Illinois is the only state in the country served by all seven Class I freight railroads, giving Chicago the most integrated intermodal transportation network in North America. Goods arriving at O’Hare can be transferred to rail or trucking networks that reach every major U.S. market within 48 hours. For international companies evaluating where to place distribution, manufacturing, or operational headquarters in the United States, that combination of air connectivity and ground logistics creates an efficiency advantage that coastal gateway cities cannot replicate at the same cost.

The airport’s trade volume growth — 28 percent year-over-year — also signals that Chicago is absorbing a larger share of supply chain activity as companies restructure their logistics networks in response to tariff uncertainty, geopolitical risk, and the ongoing reconfiguration of global sourcing patterns. Companies that once routed goods exclusively through coastal ports are diversifying their entry points, and O’Hare’s capacity and central location make it a natural beneficiary of that shift.

Why Are International Companies Choosing Chicago Now?

The timing of Chicago’s global investment push is not accidental. World Business Chicago’s SelectCHI convening in late April 2026 brought business leaders, investors, and trade officials from more than 30 countries — including the United Kingdom, Germany, Japan, France, Canada, Mexico, South Korea, Australia, Brazil, the United Arab Emirates, India, and Senegal — to the city at a moment when international companies are navigating heightened uncertainty about where they are welcome in the United States.

Chicago’s value proposition in this environment is built on three comparative advantages. The city is more affordable than coastal hubs like New York, San Francisco, and Los Angeles, with office space, housing, and operational costs that allow companies to stretch investment capital further. It is more stable than overheated Sun Belt markets that have experienced post-boom corrections in pricing and demand. And it is more globally connected than inland competitors, anchored by O’Hare’s international reach, the freight rail network, and the established presence of hundreds of foreign companies and diplomatic missions.

The clean technology and climate investment sector has emerged as a particularly active growth category. Ninety-six foreign investors have entered the Chicago region’s clean and climate technology sector since 2020, drawn by the state’s long-term infrastructure investments, freshwater access from Lake Michigan, and a regulatory environment that supports renewable energy development. The concentration of national laboratories in Illinois — including Argonne National Laboratory and Fermilab — adds a research and development dimension that connects private investment to publicly funded innovation pipelines.

How Is Chicago Positioning Itself For Long-Term Global Competitiveness?

The Greater Chicagoland Economic Partnership, a seven-county collaboration led by World Business Chicago, represents the region’s structural answer to the question of how a metropolitan area competes globally as a unified market rather than a collection of municipal jurisdictions.
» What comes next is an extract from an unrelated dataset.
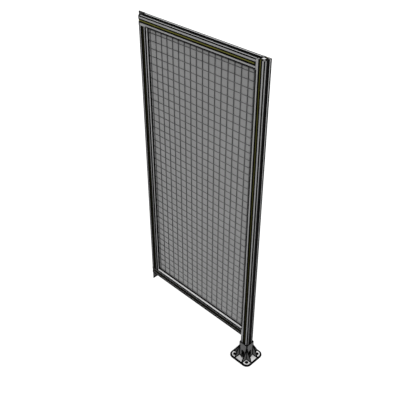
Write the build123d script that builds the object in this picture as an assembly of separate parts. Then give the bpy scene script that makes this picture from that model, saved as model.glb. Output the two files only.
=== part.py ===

The partnership aligns economic development strategy across Chicago and its surrounding counties, presenting international companies with a single regional value proposition rather than forcing them to navigate overlapping local incentive programs and regulatory frameworks.

Chicago 2050, the city’s long-term economic growth plan, establishes the strategic framework for sustained investment attraction across key sectors including finance and insurance, food manufacturing, life sciences, transportation logistics, and professional services. The plan is designed to extend beyond individual mayoral administrations, giving international companies confidence that the policy environment they enter today will remain stable across the investment horizon they require.

The city’s workforce pipeline — nearly five million workers across the metro area, the third largest labor force in the United States, supported by more than 151,000 annual program completions from regional higher education institutions — provides the talent density that global companies require to staff operations at scale without importing specialized workers from other markets.

Chicago’s global business development has never depended on a single sector, a single policy incentive, or a single moment of economic momentum — and that diversification is precisely the characteristic that makes the city’s international investment position durable in an era when volatility has become the default condition of global capital markets.